Allodium: “Land held absolutely in one’s own right, and not of any lord or superior; land not subject to feudal duties or burdens. An estate held by absolute ownership, without recognizing any superior to whom any duty is due on account thereof.”

"[N]o patent shall ever issue for any land located therewith…[b]y due proof that the same was executed by the warrantee in good faith and for a valuable consideration.” Hussman v. Durham, 165 U.S. 144 (1897).[QC]

“[S]uch an agreement is of no greater force as an estoppel than the exception in the patent.…[T]he patent passes the title and is not open to collateral attack.” Burke v. Southern Pacific R. R. Co., 234 U.S. 669 (1914). [QC]

“[T]he principles of right and justice, upon which the doctrine of estoppel in pais rest, are applicable to municipal corporations”, “The municipality is estopped both on the contract and on the ground of equitable estoppel…So held”. Beadles v. Smyser, 209 US 393 (1908).[QC]

“Estoppels which run with the land and work thereon are not mere conclusions; they pass estates and constitute titles, and are muniments of title, assuring it to the purchaser. The estoppel which inures in favor of a grantee of land operates in favor of a purchaser from him; where a grantor is estopped by his deed to set up title against his grantee, he is likewise estopped to set it up against the assigns of such grantee. [and]
All persons claiming through the parties estopped are equally bound by the estoppel. An estoppel which work on an interest in land runs with the land into whosever hands the land comes, and privies who are bound by such estoppel include privies in blood and estate. However, an estoppel by deed is operative only between parties to the deed and their privies; strangers to the deed are not bound by, nor can they invoke, the estoppel.” 28 Am. Jur. 2D Sec. Estoppel by Deed or Bond A § 8. [QC]

“[i]t may be stated as a general principle that no estoppel arises from either making or accepting a quitclaim deed, except as to any right, title, or interest the grantor may have had or claimed at the time of the conveyance. Such generalization is in full accord with the basic theory that a mere quitclaim is created where a deed is only a conveyance of the interest or title of the grantor in and to the property described, rather than of the property itself, and that a quitclaim passes all the right, title, and interest which a grantor has at the time of making the deed which is capable of being transferred by deed, unless a contrary intent appears, and nothing more.” 28 Am.

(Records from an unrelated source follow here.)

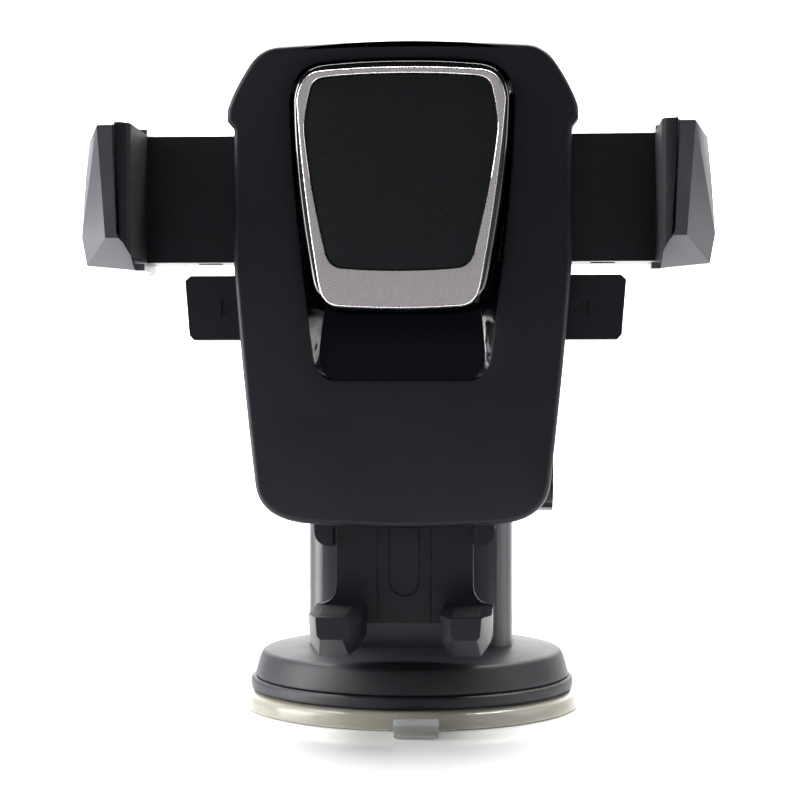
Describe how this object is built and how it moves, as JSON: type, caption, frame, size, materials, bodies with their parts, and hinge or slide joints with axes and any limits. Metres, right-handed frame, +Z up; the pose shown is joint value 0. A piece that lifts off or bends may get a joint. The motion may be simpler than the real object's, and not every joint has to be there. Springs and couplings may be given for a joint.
{
  "type": "car phone mount",
  "caption": "Suction-base car phone mount: one-touch cradle with sliding spring jaws, release tabs and pull-out foot on a ball joint and telescopic locking neck.",
  "frame": {"origin": "centre of the suction cup's underside, on the ground", "axes": "+Z up, the cradle's face and the trigger lever face -Y, +X to the right seen from the front"},
  "size_m": [0.111, 0.0782, 0.1227],
  "materials": {
    "satin_black": "satin moulded",
    "gloss_black": "high gloss",
    "silver_trim": "satin silver",
    "pad_black": "fine grained",
    "charcoal": "satin moulded",
    "rubber": "matte",
    "steel": "plated",
    "nylon": "moulded",
    "gel": "translucent gel",
    "clear_tab": "clear moulded"
  },
  "bodies": {
    "base": {"column": "charcoal", "dome": "charcoal", "base_ring": "charcoal", "gel_cup": "gel", "pull_tab": "clear_tab", "pivot_bolt": "steel", "plunger_spring": "steel", "lever_pin": "steel"},
    "plunger": {"suction_plunger": "satin_black"},
    "lever": {"suction_lever": "satin_black"},
    "knob": {"pivot_knob": "satin_black"},
    "neck": {"inner_arm": "charcoal"},
    "tube": {"outer_arm": "charcoal", "ball_stud": "steel"},
    "lock_button": {"length_lock": "satin_black"},
    "seat": {"ball_seat": "nylon"},
    "socket": {"ball_socket": "satin_black"},
    "ring": {"lock_ring": "satin_black"},
    "cradle": {"front_cover": "satin_black", "rear_housing": "satin_black", "housing_screws": "steel", "trigger_pin": "steel", "trigger_spring": "steel", "pinion_axle": "steel", "mainspring": "steel", "foot_clip": "steel"},
    "trigger": {"trigger_lever": "gloss_black", "trigger_bezel": "silver_trim", "trigger_pad": "pad_black"},
    "latch": {"latch_pawl": "steel"},
    "left_jaw_arm": {"left_arm": "satin_black", "left_jaw": "charcoal", "left_jaw_pad": "rubber"},
    "right_jaw_arm": {"right_arm": "satin_black", "right_jaw": "charcoal", "right_jaw_pad": "rubber"},
    "pinion": {"pinion_gear": "nylon"},
    "left_release": {"left_tab": "satin_black"},
    "right_release": {"right_tab": "satin_black"},
    "foot": {"foot_slider": "satin_black", "left_toe_pad": "rubber", "right_toe_pad": "rubber"}
  },
  "joints": [
    {"name": "suction_lever_swing", "type": "hinge", "parent": "base", "child": "lever", "pos_m": [0, 0.005, 0.022], "axis": [-1, 0, 0], "range_deg": [0, 60]},
    {"name": "plunger_lift", "type": "slide", "parent": "base", "child": "plunger", "axis": [0, 0, 1], "range_m": [0, 0.0015], "deforming": ["plunger_spring"]},
    {"name": "knob_turn", "type": "hinge", "parent": "base", "child": "knob", "pos_m": [0.02, 0, 0.0485], "axis": [1, 0, 0], "range_deg": [0, 180]},
    {"name": "neck_pivot", "type": "hinge", "parent": "base", "child": "neck", "pos_m": [0, 0, 0.0485], "axis": [1, 0, 0], "range_deg": [-45, 3]},
    {"name": "neck_extend", "type": "slide", "parent": "neck", "child": "tube", "axis": [0, 0, 1], "range_m": [0, 0.03]},
    {"name": "lock_press", "type": "slide", "parent": "tube", "child": "lock_button", "axis": [0, -1, 0], "range_m": [0, 0.0013], "stiffness_N_per_m": 400, "springref_m": -0.001},
    {"name": "cradle_pan", "type": "hinge", "parent": "tube", "child": "seat", "pos_m": [0, 0.001, 0.086], "axis": [0, 0, 1], "range_deg": [-8, 8]},
    {"name": "cradle_tilt", "type": "hinge", "parent": "seat", "child": "socket", "pos_m": [0, 0.001, 0.086], "axis": [-1, 0, 0], "range_deg": [-2, 15]},
    {"name": "lock_ring_turn", "type": "hinge", "parent": "socket", "child": "ring", "pos_m": [0, 0.001, 0.086], "axis": [0, 1, 0], "range_deg": [0, 90]},
    {"name": "cradle_swivel", "type": "hinge", "parent": "socket", "child": "cradle", "pos_m": [0, 0.001, 0.086], "axis": [0, 1, 0], "range_deg": [-90, 90]},
    {"name": "trigger_press", "type": "hinge", "parent": "cradle", "child": "trigger", "pos_m": [0, -0.0315, 0.1145], "axis": [1, 0, 0], "range_deg": [0, 6], "stiffness_Nm_per_rad": 0.4, "springref_deg": -2.86},
    {"name": "latch_slide", "type": "slide", "parent": "cradle", "child": "latch", "axis": [0, 1, 0], "range_m": [0, 0.003]},
    {"name": "arms_close", "type": "slide", "parent": "cradle", "child": "left_jaw_arm", "axis": [1, 0, 0], "range_m": [0, 0.013]},
    {"name": "right_arm_close", "type": "slide", "parent": "cradle", "child": "right_jaw_arm", "axis": [-1, 0, 0], "range_m": [0, 0.013]},
    {"name": "pinion_spin", "type": "hinge", "parent": "cradle", "child": "pinion", "pos_m": [0, -0.015, 0.09565], "axis": [0, 1, 0], "range_deg": [0, 82.8]},
    {"name": "left_tab_out", "type": "slide", "parent": "cradle", "child": "left_release", "axis": [-1, 0, 0], "range_m": [0, 0.00723]},
    {"name": "right_tab_out", "type": "slide", "parent": "cradle", "child": "right_release", "axis": [1, 0, 0], "range_m": [0, 0.00723]},
    {"name": "foot_retract", "type": "slide", "parent": "cradle", "child": "foot", "axis": [0, 0, 1], "range_m": [0, 0.009]}
  ],
  "couplings": [
    {"joint": "suction_lever_swing", "follows": "plunger_lift", "rad_per_m": 697},
    {"joint": "latch_slide", "follows": "trigger_press", "m_per_rad": 0.0286},
    {"joint": "right_arm_close", "follows": "arms_close", "ratio": 1},
    {"joint": "pinion_spin", "follows": "arms_close", "rad_per_m": 111.11},
    {"joint": "left_tab_out", "follows": "arms_close", "ratio": 0.5555},
    {"joint": "right_tab_out", "follows": "arms_close", "ratio": 0.5555}
  ]
}
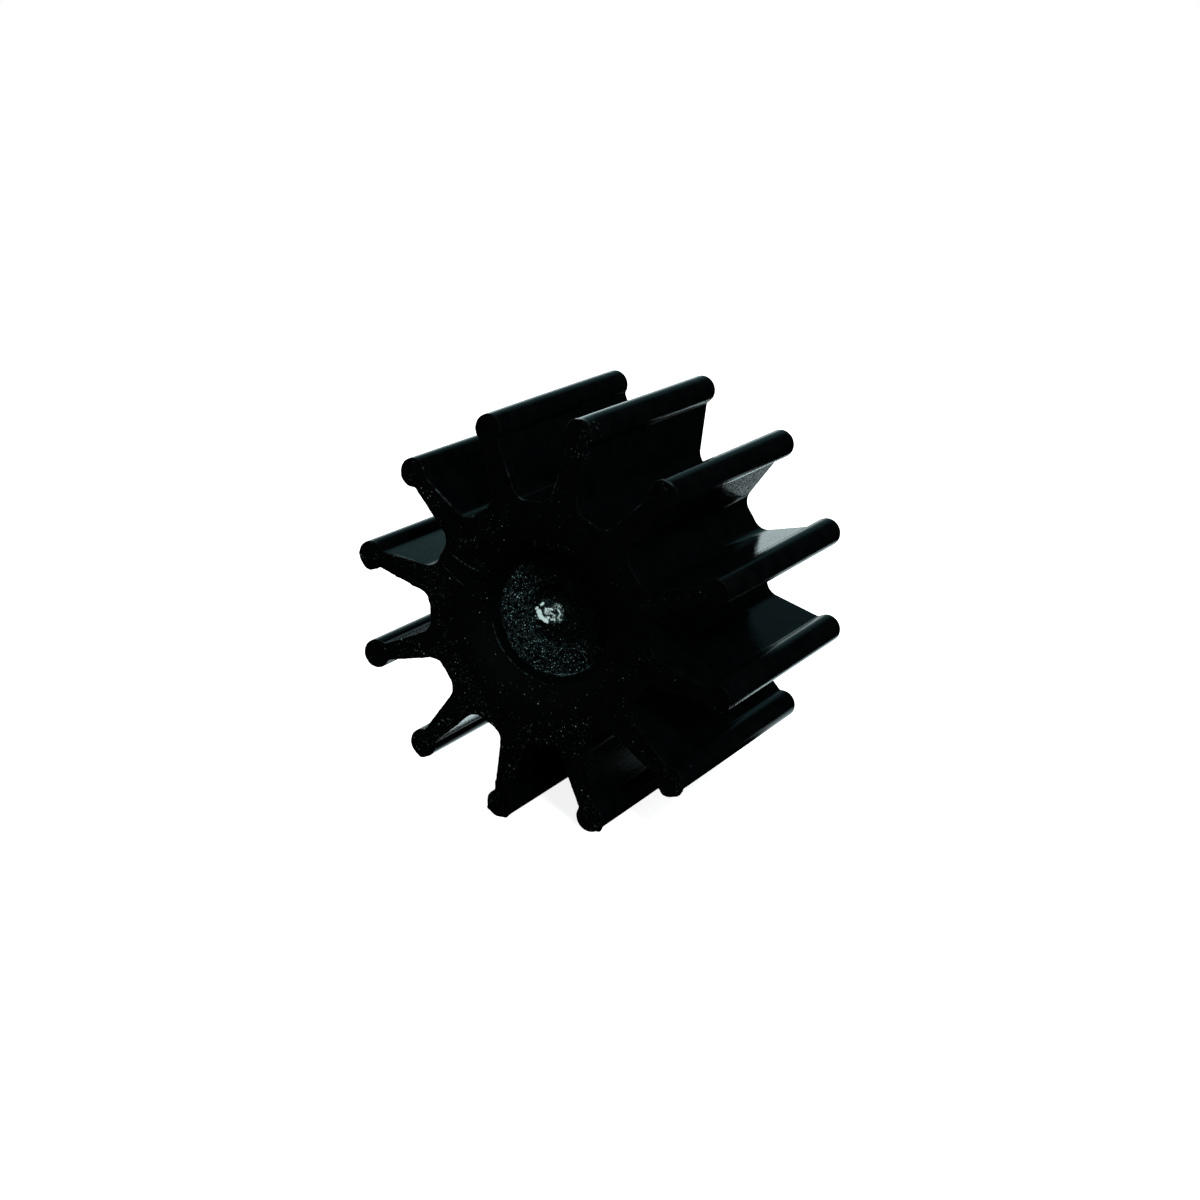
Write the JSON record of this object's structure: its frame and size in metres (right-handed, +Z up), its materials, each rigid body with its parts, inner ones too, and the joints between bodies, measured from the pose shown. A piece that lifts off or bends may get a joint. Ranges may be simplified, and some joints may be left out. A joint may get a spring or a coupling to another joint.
{
  "type": "flexible rubber pump impeller",
  "caption": "Flexible rubber impeller with straight radial vanes, round vane tips and a keyed metal hub insert. It turns in a pump housing to move water.",
  "frame": {"origin": "on the shaft axis, halfway between the two end faces", "axes": "+Y along the shaft axis, out of the open rear end; +Z up, as the impeller lies on two vane tips"},
  "size_m": [0.063, 0.0412, 0.063],
  "materials": {
    "rubber": "matt moulded black rubber",
    "insert_metal": "turned bare metal"
  },
  "bodies": {
    "root": {"rubber_body": "rubber", "hub_insert": "insert_metal"}
  },
  "joints": []
}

Jur. 2D Estoppel by Deed or Bond, Sec. A § 8. [QC]

“Title was in the United States on the date as of which the assessment was made, and did not pass until the execution and delivery of the deeds.” McCurdy v. United States, 264 U.S. 484 (1924). [emphasis added][QC]

“In order to give any effect to the deed… [i]t must have been delivered at some time.” Murphy v. Hanright, 238 Mass. 200, 130 N.E. 204 (1921). [QC]

“First, the Grantor must possess a present intent to pass title to the grantee with the delivery of the deed,” Murphy v. Smith, 291 Mass. 93, 195 N.E. 912 (1935). “In addition, the Grantee must demonstrate a concomitant intention to accept the deed, usually by some affirmative act,” Jucho v. Toton, 338 Mass. 309, 155 N.E.2d 162 (1959).

“Secondly, its been held that the effective date of the deed is the date of delivery,” Federal Trust Co. v. Bristol County St. Ry., 222 Mass. 35, 109 N.E. 880 (1915). “Conversely, the date of execution is unimportant.” Harrison v. Trustees of Phillips Academy, 12 Mass. 456 (1815).

“[W]hile it is true that in Beard v. Federy, supra, Mr. Justice Field calls such a patent a quitclaim, we think it rather should be described as a confirmation in a strict sense.” Boquillas Land & Cattle Co. v. Curtis, 213 U.S. 339 (1909).[QC] (Note: This is why we used a confirmatory instrument, to confirm our claim to the patent.)